* **Problem statement**
Your task is to restate the data word for word.

* **Material**
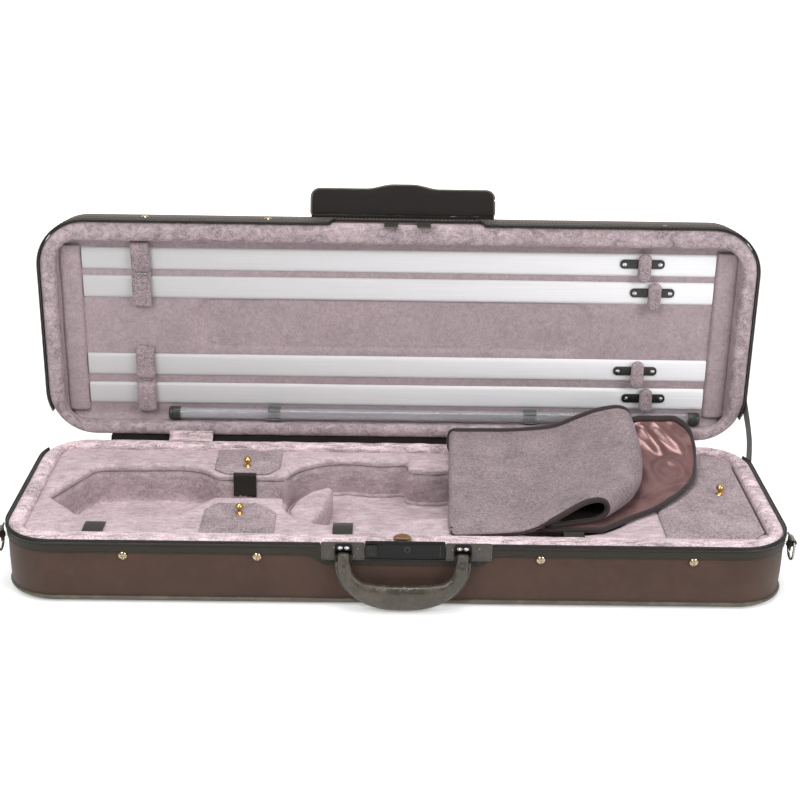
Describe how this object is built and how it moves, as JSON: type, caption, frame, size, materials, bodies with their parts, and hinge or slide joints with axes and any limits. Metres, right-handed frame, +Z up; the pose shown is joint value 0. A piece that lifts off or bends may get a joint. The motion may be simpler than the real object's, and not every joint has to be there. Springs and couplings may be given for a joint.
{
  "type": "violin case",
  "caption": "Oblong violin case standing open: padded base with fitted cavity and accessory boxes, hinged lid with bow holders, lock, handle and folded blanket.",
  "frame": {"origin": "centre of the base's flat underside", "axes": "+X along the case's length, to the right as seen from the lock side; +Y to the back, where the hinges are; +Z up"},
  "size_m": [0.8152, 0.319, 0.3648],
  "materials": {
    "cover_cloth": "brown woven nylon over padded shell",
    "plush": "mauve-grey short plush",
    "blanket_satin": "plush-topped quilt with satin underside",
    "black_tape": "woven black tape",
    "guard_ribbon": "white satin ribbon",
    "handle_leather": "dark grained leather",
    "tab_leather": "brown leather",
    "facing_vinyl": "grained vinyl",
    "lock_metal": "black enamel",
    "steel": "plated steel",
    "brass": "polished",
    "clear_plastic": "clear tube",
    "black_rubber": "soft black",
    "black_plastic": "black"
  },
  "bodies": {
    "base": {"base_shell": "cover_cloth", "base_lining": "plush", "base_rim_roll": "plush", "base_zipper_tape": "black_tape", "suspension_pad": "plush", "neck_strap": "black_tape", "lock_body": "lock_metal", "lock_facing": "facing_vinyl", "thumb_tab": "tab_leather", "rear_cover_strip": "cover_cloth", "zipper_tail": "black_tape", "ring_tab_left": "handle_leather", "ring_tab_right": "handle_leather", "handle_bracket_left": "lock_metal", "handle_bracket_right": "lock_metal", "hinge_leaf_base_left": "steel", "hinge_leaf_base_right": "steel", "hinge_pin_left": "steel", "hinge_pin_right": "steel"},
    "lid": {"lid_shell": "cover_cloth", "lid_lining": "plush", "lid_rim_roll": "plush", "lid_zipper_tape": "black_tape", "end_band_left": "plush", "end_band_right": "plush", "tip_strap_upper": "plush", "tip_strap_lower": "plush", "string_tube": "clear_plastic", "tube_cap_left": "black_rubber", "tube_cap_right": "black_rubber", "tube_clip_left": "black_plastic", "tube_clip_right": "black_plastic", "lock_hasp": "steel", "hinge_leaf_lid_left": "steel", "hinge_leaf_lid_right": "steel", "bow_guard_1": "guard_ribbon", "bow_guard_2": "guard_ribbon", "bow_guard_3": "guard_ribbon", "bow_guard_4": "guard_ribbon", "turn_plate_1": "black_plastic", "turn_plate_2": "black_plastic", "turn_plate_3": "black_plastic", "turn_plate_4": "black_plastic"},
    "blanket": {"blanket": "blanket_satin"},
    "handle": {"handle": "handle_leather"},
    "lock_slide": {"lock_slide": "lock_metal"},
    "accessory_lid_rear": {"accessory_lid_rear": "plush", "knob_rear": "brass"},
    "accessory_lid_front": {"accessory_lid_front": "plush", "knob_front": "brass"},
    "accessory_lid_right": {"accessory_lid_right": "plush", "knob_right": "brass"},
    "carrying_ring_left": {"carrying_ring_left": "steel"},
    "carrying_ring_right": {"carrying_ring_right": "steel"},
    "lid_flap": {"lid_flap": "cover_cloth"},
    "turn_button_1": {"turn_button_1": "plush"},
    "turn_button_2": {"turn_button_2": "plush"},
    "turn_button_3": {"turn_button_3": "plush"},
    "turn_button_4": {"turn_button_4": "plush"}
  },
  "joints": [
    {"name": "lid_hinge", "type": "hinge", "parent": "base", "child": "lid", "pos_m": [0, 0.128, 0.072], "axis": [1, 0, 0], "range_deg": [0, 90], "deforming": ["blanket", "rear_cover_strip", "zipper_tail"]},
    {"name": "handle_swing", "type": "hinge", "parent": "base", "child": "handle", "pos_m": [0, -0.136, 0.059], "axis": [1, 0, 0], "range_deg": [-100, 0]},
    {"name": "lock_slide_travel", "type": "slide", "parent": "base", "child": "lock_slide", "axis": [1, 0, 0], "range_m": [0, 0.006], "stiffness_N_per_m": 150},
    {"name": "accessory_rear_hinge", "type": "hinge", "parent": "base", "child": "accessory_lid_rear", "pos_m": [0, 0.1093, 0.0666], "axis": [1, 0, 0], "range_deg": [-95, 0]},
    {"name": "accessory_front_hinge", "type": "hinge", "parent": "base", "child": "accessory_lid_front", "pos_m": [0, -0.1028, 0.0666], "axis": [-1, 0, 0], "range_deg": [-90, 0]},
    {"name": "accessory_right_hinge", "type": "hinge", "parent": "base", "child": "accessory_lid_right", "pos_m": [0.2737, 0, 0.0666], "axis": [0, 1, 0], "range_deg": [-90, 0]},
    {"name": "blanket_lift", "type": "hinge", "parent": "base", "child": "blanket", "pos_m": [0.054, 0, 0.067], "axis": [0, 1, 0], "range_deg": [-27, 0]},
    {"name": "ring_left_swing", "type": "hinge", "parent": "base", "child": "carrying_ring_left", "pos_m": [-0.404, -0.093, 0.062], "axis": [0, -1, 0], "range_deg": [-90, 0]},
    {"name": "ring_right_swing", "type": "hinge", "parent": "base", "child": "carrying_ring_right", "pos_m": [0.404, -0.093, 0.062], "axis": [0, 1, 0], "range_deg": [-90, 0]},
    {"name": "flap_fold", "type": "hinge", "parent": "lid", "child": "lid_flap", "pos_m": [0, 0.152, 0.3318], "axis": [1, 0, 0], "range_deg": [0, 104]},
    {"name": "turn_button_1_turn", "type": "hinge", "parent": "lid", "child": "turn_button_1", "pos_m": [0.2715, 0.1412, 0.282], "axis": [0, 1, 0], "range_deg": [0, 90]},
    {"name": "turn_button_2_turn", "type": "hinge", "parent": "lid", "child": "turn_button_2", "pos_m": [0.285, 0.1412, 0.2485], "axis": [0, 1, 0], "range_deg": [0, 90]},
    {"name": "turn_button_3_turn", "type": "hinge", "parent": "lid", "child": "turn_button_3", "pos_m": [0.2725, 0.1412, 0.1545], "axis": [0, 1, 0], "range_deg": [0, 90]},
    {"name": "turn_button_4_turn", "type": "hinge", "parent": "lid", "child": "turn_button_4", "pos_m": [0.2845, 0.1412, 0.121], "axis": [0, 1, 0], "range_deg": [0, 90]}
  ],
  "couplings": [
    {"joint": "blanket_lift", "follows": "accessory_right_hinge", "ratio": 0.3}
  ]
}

* **Finished task**
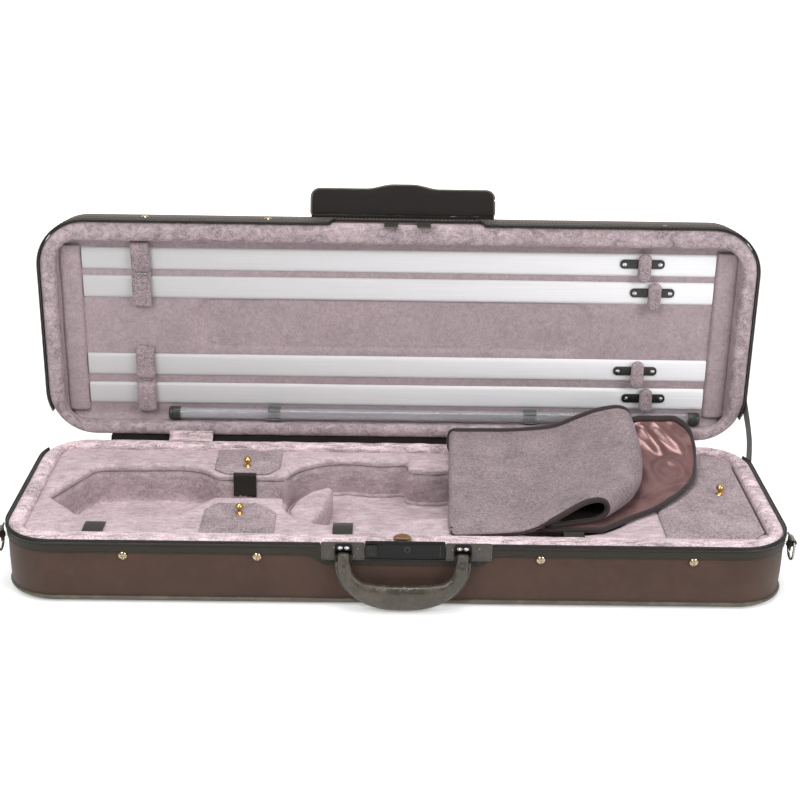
Describe how this object is built and how it moves, as JSON: type, caption, frame, size, materials, bodies with their parts, and hinge or slide joints with axes and any limits. Metres, right-handed frame, +Z up; the pose shown is joint value 0. A piece that lifts off or bends may get a joint. The motion may be simpler than the real object's, and not every joint has to be there. Springs and couplings may be given for a joint.
{
  "type": "violin case",
  "caption": "Oblong violin case standing open: padded base with fitted cavity and accessory boxes, hinged lid with bow holders, lock, handle and folded blanket.",
  "frame": {"origin": "centre of the base's flat underside", "axes": "+X along the case's length, to the right as seen from the lock side; +Y to the back, where the hinges are; +Z up"},
  "size_m": [0.8152, 0.319, 0.3648],
  "materials": {
    "cover_cloth": "brown woven nylon over padded shell",
    "plush": "mauve-grey short plush",
    "blanket_satin": "plush-topped quilt with satin underside",
    "black_tape": "woven black tape",
    "guard_ribbon": "white satin ribbon",
    "handle_leather": "dark grained leather",
    "tab_leather": "brown leather",
    "facing_vinyl": "grained vinyl",
    "lock_metal": "black enamel",
    "steel": "plated steel",
    "brass": "polished",
    "clear_plastic": "clear tube",
    "black_rubber": "soft black",
    "black_plastic": "black"
  },
  "bodies": {
    "base": {"base_shell": "cover_cloth", "base_lining": "plush", "base_rim_roll": "plush", "base_zipper_tape": "black_tape", "suspension_pad": "plush", "neck_strap": "black_tape", "lock_body": "lock_metal", "lock_facing": "facing_vinyl", "thumb_tab": "tab_leather", "rear_cover_strip": "cover_cloth", "zipper_tail": "black_tape", "ring_tab_left": "handle_leather", "ring_tab_right": "handle_leather", "handle_bracket_left": "lock_metal", "handle_bracket_right": "lock_metal", "hinge_leaf_base_left": "steel", "hinge_leaf_base_right": "steel", "hinge_pin_left": "steel", "hinge_pin_right": "steel"},
    "lid": {"lid_shell": "cover_cloth", "lid_lining": "plush", "lid_rim_roll": "plush", "lid_zipper_tape": "black_tape", "end_band_left": "plush", "end_band_right": "plush", "tip_strap_upper": "plush", "tip_strap_lower": "plush", "string_tube": "clear_plastic", "tube_cap_left": "black_rubber", "tube_cap_right": "black_rubber", "tube_clip_left": "black_plastic", "tube_clip_right": "black_plastic", "lock_hasp": "steel", "hinge_leaf_lid_left": "steel", "hinge_leaf_lid_right": "steel", "bow_guard_1": "guard_ribbon", "bow_guard_2": "guard_ribbon", "bow_guard_3": "guard_ribbon", "bow_guard_4": "guard_ribbon", "turn_plate_1": "black_plastic", "turn_plate_2": "black_plastic", "turn_plate_3": "black_plastic", "turn_plate_4": "black_plastic"},
    "blanket": {"blanket": "blanket_satin"},
    "handle": {"handle": "handle_leather"},
    "lock_slide": {"lock_slide": "lock_metal"},
    "accessory_lid_rear": {"accessory_lid_rear": "plush", "knob_rear": "brass"},
    "accessory_lid_front": {"accessory_lid_front": "plush", "knob_front": "brass"},
    "accessory_lid_right": {"accessory_lid_right": "plush", "knob_right": "brass"},
    "carrying_ring_left": {"carrying_ring_left": "steel"},
    "carrying_ring_right": {"carrying_ring_right": "steel"},
    "lid_flap": {"lid_flap": "cover_cloth"},
    "turn_button_1": {"turn_button_1": "plush"},
    "turn_button_2": {"turn_button_2": "plush"},
    "turn_button_3": {"turn_button_3": "plush"},
    "turn_button_4": {"turn_button_4": "plush"}
  },
  "joints": [
    {"name": "lid_hinge", "type": "hinge", "parent": "base", "child": "lid", "pos_m": [0, 0.128, 0.072], "axis": [1, 0, 0], "range_deg": [0, 90], "deforming": ["blanket", "rear_cover_strip", "zipper_tail"]},
    {"name": "handle_swing", "type": "hinge", "parent": "base", "child": "handle", "pos_m": [0, -0.136, 0.059], "axis": [1, 0, 0], "range_deg": [-100, 0]},
    {"name": "lock_slide_travel", "type": "slide", "parent": "base", "child": "lock_slide", "axis": [1, 0, 0], "range_m": [0, 0.006], "stiffness_N_per_m": 150},
    {"name": "accessory_rear_hinge", "type": "hinge", "parent": "base", "child": "accessory_lid_rear", "pos_m": [0, 0.1093, 0.0666], "axis": [1, 0, 0], "range_deg": [-95, 0]},
    {"name": "accessory_front_hinge", "type": "hinge", "parent": "base", "child": "accessory_lid_front", "pos_m": [0, -0.1028, 0.0666], "axis": [-1, 0, 0], "range_deg": [-90, 0]},
    {"name": "accessory_right_hinge", "type": "hinge", "parent": "base", "child": "accessory_lid_right", "pos_m": [0.2737, 0, 0.0666], "axis": [0, 1, 0], "range_deg": [-90, 0]},
    {"name": "blanket_lift", "type": "hinge", "parent": "base", "child": "blanket", "pos_m": [0.054, 0, 0.067], "axis": [0, 1, 0], "range_deg": [-27, 0]},
    {"name": "ring_left_swing", "type": "hinge", "parent": "base", "child": "carrying_ring_left", "pos_m": [-0.404, -0.093, 0.062], "axis": [0, -1, 0], "range_deg": [-90, 0]},
    {"name": "ring_right_swing", "type": "hinge", "parent": "base", "child": "carrying_ring_right", "pos_m": [0.404, -0.093, 0.062], "axis": [0, 1, 0], "range_deg": [-90, 0]},
    {"name": "flap_fold", "type": "hinge", "parent": "lid", "child": "lid_flap", "pos_m": [0, 0.152, 0.3318], "axis": [1, 0, 0], "range_deg": [0, 104]},
    {"name": "turn_button_1_turn", "type": "hinge", "parent": "lid", "child": "turn_button_1", "pos_m": [0.2715, 0.1412, 0.282], "axis": [0, 1, 0], "range_deg": [0, 90]},
    {"name": "turn_button_2_turn", "type": "hinge", "parent": "lid", "child": "turn_button_2", "pos_m": [0.285, 0.1412, 0.2485], "axis": [0, 1, 0], "range_deg": [0, 90]},
    {"name": "turn_button_3_turn", "type": "hinge", "parent": "lid", "child": "turn_button_3", "pos_m": [0.2725, 0.1412, 0.1545], "axis": [0, 1, 0], "range_deg": [0, 90]},
    {"name": "turn_button_4_turn", "type": "hinge", "parent": "lid", "child": "turn_button_4", "pos_m": [0.2845, 0.1412, 0.121], "axis": [0, 1, 0], "range_deg": [0, 90]}
  ],
  "couplings": [
    {"joint": "blanket_lift", "follows": "accessory_right_hinge", "ratio": 0.3}
  ]
}